Return, unaltered, every line from the beginning of the material below up to and including the one with "FAR = 400.0".

━━━ DATA SUPPLIED

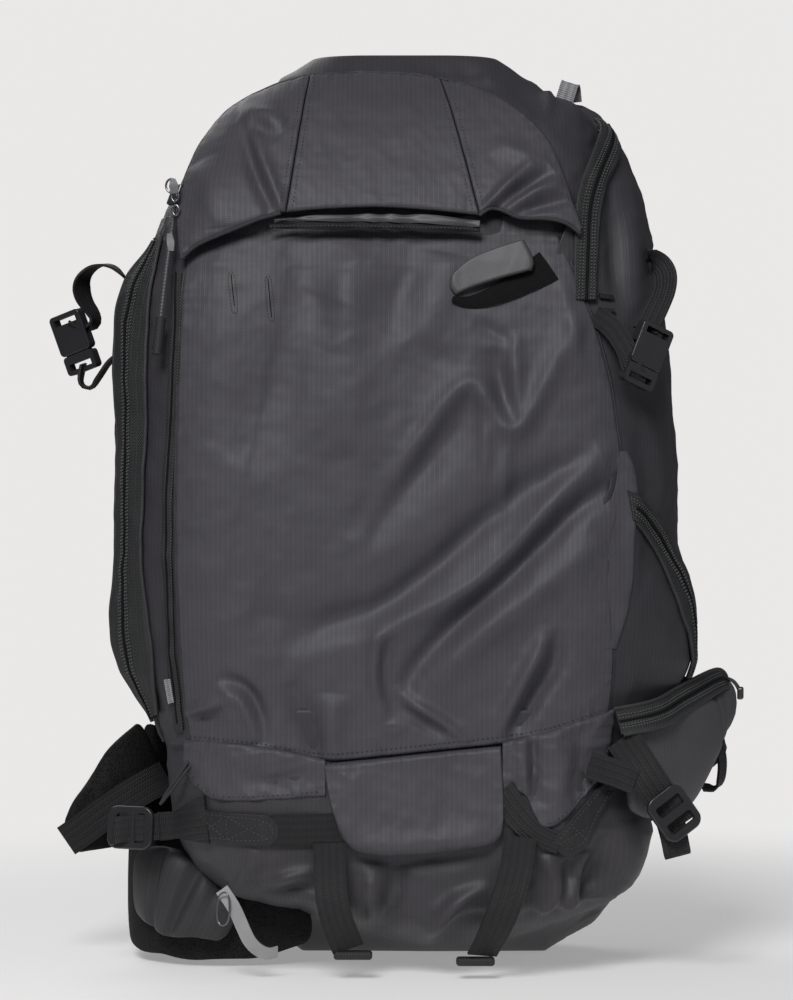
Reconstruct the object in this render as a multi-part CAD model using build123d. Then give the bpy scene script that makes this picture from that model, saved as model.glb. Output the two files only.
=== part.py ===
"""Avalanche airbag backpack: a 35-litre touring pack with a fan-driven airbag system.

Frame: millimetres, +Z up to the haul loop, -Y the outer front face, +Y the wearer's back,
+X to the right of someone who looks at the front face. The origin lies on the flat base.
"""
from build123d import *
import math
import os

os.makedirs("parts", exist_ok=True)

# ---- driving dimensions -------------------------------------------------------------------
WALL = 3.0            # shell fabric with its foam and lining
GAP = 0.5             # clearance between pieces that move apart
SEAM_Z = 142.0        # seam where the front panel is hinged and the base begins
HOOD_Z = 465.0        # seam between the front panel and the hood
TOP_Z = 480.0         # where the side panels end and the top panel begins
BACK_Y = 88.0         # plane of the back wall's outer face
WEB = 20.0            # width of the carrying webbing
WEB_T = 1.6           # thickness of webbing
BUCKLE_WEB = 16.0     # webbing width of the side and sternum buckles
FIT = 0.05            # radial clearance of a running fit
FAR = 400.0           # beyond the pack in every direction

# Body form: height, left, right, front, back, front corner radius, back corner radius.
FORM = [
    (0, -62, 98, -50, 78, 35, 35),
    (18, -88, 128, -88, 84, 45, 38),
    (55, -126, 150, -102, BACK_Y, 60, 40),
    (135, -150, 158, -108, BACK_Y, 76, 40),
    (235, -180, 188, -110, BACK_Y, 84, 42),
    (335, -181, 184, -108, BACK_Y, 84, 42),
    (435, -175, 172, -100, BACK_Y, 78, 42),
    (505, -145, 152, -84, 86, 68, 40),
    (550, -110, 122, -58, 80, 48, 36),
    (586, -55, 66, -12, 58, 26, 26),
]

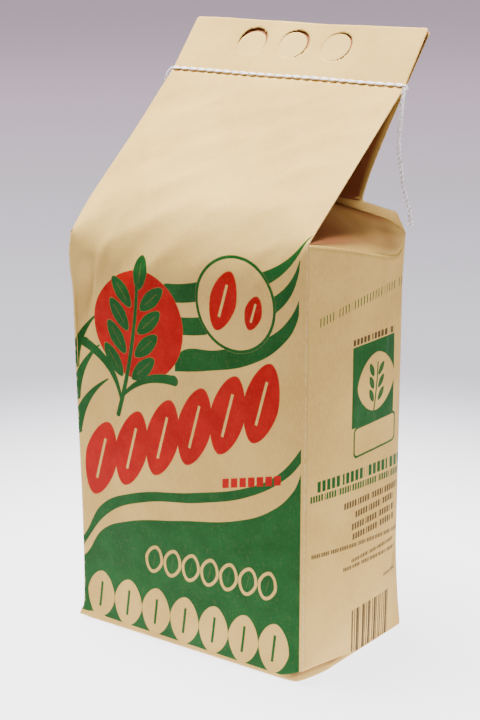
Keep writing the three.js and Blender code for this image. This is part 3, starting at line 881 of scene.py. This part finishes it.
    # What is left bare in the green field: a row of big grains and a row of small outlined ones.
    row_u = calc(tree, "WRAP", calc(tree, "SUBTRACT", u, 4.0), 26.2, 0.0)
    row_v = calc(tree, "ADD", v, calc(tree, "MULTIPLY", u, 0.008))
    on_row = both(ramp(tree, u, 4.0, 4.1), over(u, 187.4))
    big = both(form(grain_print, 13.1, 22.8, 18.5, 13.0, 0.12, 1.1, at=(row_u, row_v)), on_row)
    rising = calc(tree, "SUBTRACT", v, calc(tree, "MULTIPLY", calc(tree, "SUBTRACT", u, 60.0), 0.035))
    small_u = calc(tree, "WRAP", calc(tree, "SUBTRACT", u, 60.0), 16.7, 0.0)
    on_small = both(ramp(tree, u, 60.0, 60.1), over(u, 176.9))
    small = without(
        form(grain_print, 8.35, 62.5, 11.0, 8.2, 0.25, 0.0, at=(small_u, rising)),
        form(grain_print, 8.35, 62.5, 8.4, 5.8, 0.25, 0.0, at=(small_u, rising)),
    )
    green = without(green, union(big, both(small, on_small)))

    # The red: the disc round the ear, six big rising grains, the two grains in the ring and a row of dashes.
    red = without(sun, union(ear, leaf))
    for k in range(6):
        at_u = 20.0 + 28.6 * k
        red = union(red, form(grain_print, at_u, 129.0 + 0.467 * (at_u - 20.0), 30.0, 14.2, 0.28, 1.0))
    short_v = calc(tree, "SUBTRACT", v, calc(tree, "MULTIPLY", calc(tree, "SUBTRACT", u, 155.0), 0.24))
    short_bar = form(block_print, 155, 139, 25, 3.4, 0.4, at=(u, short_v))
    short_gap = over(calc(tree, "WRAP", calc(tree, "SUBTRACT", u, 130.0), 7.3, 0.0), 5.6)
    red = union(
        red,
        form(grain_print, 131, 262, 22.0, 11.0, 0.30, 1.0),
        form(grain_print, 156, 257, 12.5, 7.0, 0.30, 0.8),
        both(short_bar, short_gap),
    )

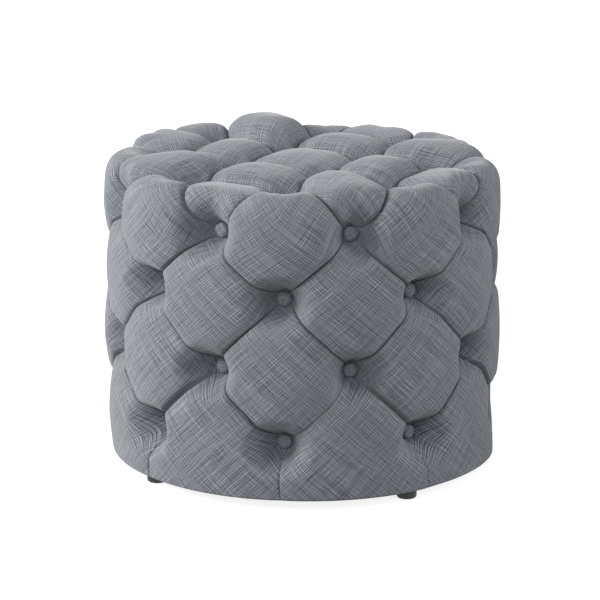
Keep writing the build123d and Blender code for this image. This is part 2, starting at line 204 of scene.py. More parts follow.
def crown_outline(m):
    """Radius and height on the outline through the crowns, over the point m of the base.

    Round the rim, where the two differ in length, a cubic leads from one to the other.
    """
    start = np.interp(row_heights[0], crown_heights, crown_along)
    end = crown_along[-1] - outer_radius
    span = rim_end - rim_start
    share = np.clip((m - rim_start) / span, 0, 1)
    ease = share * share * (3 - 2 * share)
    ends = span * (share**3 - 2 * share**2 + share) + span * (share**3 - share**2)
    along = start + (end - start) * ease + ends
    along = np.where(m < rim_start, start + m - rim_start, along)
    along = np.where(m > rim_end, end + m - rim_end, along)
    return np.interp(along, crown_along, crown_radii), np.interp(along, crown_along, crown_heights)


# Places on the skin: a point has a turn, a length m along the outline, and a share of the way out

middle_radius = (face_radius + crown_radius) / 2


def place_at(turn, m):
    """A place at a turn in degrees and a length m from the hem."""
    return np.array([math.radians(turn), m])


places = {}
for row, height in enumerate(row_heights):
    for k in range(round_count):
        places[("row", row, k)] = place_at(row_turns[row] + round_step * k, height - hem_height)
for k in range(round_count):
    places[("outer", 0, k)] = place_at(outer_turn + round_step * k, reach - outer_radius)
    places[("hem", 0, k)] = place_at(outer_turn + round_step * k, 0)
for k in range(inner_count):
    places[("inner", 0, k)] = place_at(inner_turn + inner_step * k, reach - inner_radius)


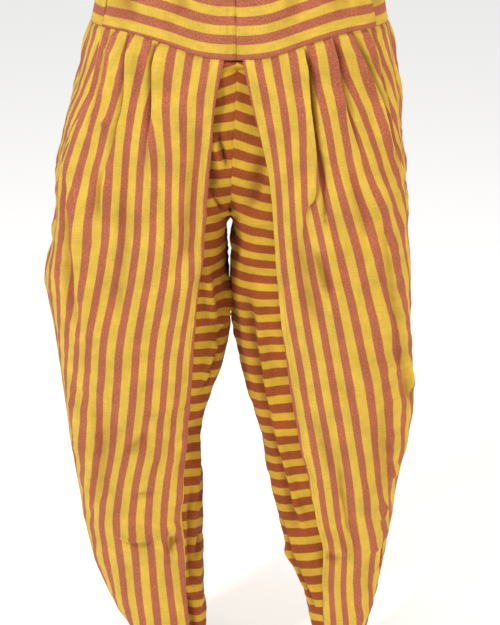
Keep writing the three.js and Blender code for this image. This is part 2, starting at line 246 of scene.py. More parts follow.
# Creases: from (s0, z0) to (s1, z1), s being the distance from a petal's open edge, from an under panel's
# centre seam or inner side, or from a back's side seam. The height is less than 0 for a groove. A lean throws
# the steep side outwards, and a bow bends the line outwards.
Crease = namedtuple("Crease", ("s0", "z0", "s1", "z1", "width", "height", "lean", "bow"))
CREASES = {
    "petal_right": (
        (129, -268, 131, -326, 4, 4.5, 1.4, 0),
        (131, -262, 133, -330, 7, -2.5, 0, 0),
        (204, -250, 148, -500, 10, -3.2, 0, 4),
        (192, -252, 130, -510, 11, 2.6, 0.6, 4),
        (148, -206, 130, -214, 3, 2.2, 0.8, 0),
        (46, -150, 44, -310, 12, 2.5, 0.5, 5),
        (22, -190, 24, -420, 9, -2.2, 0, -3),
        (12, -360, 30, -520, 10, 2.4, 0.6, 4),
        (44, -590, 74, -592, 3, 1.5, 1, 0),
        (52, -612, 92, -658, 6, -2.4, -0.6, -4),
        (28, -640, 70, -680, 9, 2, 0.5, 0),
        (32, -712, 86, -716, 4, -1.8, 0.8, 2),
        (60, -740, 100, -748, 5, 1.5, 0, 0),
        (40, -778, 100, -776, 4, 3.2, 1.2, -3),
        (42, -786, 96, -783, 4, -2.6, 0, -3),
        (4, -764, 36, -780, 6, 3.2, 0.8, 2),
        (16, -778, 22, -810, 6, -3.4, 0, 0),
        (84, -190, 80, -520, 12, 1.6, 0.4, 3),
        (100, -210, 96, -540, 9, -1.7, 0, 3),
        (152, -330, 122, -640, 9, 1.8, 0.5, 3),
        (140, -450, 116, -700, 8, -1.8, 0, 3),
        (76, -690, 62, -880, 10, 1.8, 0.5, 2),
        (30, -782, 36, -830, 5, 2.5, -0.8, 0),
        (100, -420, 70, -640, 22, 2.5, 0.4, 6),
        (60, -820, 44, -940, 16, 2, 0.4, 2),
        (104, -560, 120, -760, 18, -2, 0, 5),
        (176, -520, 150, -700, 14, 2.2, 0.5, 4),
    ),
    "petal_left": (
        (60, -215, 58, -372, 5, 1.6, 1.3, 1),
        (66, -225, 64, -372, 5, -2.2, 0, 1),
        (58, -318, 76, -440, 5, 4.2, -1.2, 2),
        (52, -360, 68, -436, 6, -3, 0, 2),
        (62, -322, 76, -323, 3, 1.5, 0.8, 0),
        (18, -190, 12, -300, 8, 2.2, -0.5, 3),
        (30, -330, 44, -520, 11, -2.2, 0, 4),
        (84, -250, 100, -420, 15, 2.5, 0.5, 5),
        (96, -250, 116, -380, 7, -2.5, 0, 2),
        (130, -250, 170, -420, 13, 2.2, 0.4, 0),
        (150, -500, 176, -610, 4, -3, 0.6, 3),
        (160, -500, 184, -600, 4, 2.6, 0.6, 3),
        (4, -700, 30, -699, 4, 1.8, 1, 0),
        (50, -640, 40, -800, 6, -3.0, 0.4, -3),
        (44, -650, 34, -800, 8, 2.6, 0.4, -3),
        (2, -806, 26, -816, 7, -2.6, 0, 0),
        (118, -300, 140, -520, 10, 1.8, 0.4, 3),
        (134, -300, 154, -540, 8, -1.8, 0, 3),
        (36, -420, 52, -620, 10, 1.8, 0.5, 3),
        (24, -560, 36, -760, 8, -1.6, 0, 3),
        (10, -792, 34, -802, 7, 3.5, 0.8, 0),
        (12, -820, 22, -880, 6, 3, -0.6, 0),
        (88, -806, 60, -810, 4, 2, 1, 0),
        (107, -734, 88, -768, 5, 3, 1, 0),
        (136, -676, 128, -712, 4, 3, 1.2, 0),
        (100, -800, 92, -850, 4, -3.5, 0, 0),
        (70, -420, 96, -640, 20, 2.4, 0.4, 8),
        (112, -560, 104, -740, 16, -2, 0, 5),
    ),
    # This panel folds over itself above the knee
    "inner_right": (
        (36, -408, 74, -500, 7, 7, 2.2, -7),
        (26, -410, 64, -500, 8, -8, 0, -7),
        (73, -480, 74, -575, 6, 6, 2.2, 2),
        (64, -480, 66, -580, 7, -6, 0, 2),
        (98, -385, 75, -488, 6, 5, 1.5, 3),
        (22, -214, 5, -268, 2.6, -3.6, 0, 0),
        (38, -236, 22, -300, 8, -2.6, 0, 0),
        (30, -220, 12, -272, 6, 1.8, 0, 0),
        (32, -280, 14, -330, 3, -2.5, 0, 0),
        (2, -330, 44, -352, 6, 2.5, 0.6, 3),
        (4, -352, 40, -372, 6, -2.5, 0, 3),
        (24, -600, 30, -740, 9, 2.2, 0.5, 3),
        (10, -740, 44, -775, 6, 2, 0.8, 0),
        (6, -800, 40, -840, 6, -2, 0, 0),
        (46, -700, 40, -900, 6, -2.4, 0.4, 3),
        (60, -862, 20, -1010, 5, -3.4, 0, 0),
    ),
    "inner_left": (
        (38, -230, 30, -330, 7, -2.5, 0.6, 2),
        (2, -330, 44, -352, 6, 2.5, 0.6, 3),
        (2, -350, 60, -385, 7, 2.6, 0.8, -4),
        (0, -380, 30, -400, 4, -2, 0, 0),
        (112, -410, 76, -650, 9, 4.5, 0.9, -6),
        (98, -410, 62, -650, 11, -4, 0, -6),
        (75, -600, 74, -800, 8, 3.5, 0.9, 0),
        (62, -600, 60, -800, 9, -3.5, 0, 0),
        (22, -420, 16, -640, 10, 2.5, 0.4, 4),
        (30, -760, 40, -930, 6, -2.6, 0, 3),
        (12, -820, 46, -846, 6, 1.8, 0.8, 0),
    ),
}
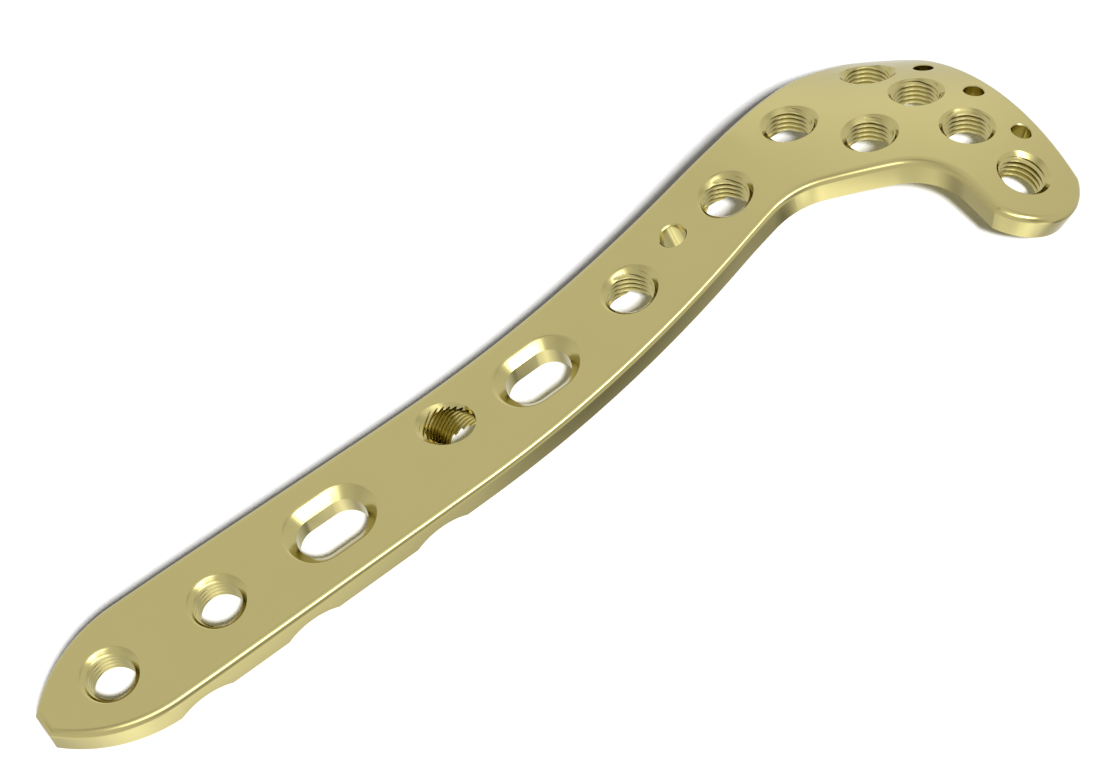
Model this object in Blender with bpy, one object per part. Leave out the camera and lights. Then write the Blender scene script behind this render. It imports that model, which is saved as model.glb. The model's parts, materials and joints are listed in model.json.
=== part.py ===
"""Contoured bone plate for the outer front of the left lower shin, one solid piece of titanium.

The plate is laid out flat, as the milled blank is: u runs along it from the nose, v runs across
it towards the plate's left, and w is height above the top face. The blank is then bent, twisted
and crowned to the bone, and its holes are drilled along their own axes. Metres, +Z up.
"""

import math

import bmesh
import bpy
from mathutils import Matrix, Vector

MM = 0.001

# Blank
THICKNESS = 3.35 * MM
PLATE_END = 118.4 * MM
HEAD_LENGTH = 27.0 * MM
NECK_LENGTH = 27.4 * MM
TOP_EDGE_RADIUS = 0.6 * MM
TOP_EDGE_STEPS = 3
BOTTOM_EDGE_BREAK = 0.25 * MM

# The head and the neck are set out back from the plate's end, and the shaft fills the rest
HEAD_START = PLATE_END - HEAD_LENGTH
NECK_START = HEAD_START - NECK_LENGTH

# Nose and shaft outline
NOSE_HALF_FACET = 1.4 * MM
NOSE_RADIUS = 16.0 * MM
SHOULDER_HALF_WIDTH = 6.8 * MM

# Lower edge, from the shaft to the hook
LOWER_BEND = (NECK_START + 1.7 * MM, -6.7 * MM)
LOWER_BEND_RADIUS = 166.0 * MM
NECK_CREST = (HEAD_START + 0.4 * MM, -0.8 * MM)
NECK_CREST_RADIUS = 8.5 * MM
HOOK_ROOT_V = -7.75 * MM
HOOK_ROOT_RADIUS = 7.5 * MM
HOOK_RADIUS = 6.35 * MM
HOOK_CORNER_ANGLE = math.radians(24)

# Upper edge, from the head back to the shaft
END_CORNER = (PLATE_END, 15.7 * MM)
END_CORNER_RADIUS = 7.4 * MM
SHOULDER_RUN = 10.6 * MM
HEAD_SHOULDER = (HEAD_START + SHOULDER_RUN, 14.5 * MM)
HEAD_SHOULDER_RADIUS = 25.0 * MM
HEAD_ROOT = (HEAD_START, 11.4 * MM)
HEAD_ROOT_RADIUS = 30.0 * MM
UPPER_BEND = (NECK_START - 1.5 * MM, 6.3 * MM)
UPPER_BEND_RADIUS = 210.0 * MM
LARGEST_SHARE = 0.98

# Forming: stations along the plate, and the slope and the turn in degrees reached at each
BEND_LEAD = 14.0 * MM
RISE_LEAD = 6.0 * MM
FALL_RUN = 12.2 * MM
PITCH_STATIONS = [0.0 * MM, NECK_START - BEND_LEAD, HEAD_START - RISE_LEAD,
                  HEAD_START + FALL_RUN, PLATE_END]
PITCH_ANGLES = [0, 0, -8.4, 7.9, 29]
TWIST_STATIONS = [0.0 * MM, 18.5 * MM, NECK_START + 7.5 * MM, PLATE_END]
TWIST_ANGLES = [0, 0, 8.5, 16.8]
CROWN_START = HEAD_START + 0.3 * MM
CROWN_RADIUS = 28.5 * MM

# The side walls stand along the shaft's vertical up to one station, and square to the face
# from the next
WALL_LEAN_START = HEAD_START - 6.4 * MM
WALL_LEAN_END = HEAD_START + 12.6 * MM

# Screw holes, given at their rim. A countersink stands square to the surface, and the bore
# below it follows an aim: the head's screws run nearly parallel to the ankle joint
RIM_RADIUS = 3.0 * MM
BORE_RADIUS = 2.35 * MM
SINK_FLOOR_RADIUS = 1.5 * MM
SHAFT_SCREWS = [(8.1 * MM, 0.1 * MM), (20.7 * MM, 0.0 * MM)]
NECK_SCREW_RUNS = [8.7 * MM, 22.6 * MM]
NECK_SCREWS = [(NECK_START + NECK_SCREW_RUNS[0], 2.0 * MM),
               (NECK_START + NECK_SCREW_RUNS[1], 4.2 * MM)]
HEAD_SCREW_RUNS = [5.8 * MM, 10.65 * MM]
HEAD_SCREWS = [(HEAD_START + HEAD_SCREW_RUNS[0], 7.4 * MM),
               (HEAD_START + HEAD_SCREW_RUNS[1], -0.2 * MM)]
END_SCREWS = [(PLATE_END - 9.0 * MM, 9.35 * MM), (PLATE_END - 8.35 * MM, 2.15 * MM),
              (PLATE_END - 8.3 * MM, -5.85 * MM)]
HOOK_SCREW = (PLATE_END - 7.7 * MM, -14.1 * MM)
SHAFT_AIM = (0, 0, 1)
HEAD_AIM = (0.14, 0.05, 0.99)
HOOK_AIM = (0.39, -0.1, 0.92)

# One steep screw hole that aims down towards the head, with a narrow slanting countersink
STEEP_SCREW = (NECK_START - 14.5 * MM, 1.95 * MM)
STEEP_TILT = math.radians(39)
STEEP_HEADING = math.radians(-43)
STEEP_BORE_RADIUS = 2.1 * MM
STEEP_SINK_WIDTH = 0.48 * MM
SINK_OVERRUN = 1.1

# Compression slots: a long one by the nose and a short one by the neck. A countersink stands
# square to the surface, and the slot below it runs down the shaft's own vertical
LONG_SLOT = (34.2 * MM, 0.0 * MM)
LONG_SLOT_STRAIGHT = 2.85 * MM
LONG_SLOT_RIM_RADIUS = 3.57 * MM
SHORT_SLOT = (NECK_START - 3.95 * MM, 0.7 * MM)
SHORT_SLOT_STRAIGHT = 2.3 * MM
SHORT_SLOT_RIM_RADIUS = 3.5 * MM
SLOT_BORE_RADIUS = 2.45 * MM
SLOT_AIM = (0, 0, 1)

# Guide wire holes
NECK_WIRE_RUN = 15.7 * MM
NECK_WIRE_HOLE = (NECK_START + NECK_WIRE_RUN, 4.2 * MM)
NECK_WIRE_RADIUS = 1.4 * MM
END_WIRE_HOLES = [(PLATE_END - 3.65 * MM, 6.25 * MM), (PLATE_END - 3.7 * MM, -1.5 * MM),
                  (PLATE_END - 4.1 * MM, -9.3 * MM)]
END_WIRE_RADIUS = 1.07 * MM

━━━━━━

■ WRITTEN ANSWER ■
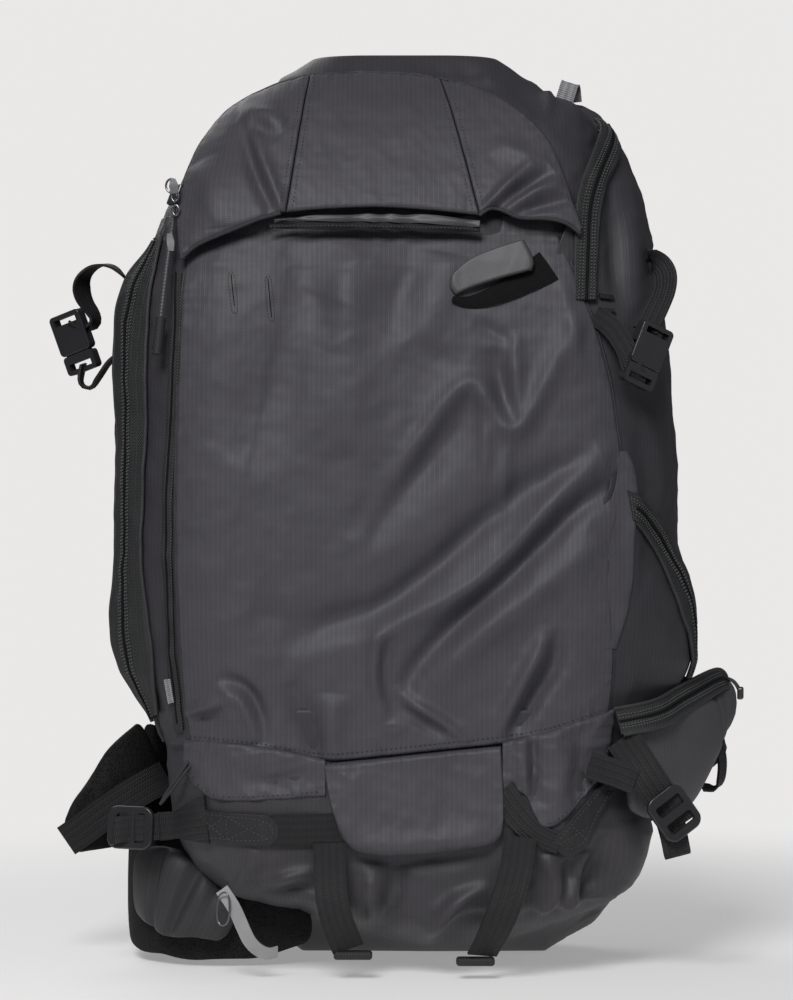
Reconstruct the object in this render as a multi-part CAD model using build123d. Then give the bpy scene script that makes this picture from that model, saved as model.glb. Output the two files only.
=== part.py ===
"""Avalanche airbag backpack: a 35-litre touring pack with a fan-driven airbag system.

Frame: millimetres, +Z up to the haul loop, -Y the outer front face, +Y the wearer's back,
+X to the right of someone who looks at the front face. The origin lies on the flat base.
"""
from build123d import *
import math
import os

os.makedirs("parts", exist_ok=True)

# ---- driving dimensions -------------------------------------------------------------------
WALL = 3.0            # shell fabric with its foam and lining
GAP = 0.5             # clearance between pieces that move apart
SEAM_Z = 142.0        # seam where the front panel is hinged and the base begins
HOOD_Z = 465.0        # seam between the front panel and the hood
TOP_Z = 480.0         # where the side panels end and the top panel begins
BACK_Y = 88.0         # plane of the back wall's outer face
WEB = 20.0            # width of the carrying webbing
WEB_T = 1.6           # thickness of webbing
BUCKLE_WEB = 16.0     # webbing width of the side and sternum buckles
FIT = 0.05            # radial clearance of a running fit
FAR = 400.0           # beyond the pack in every direction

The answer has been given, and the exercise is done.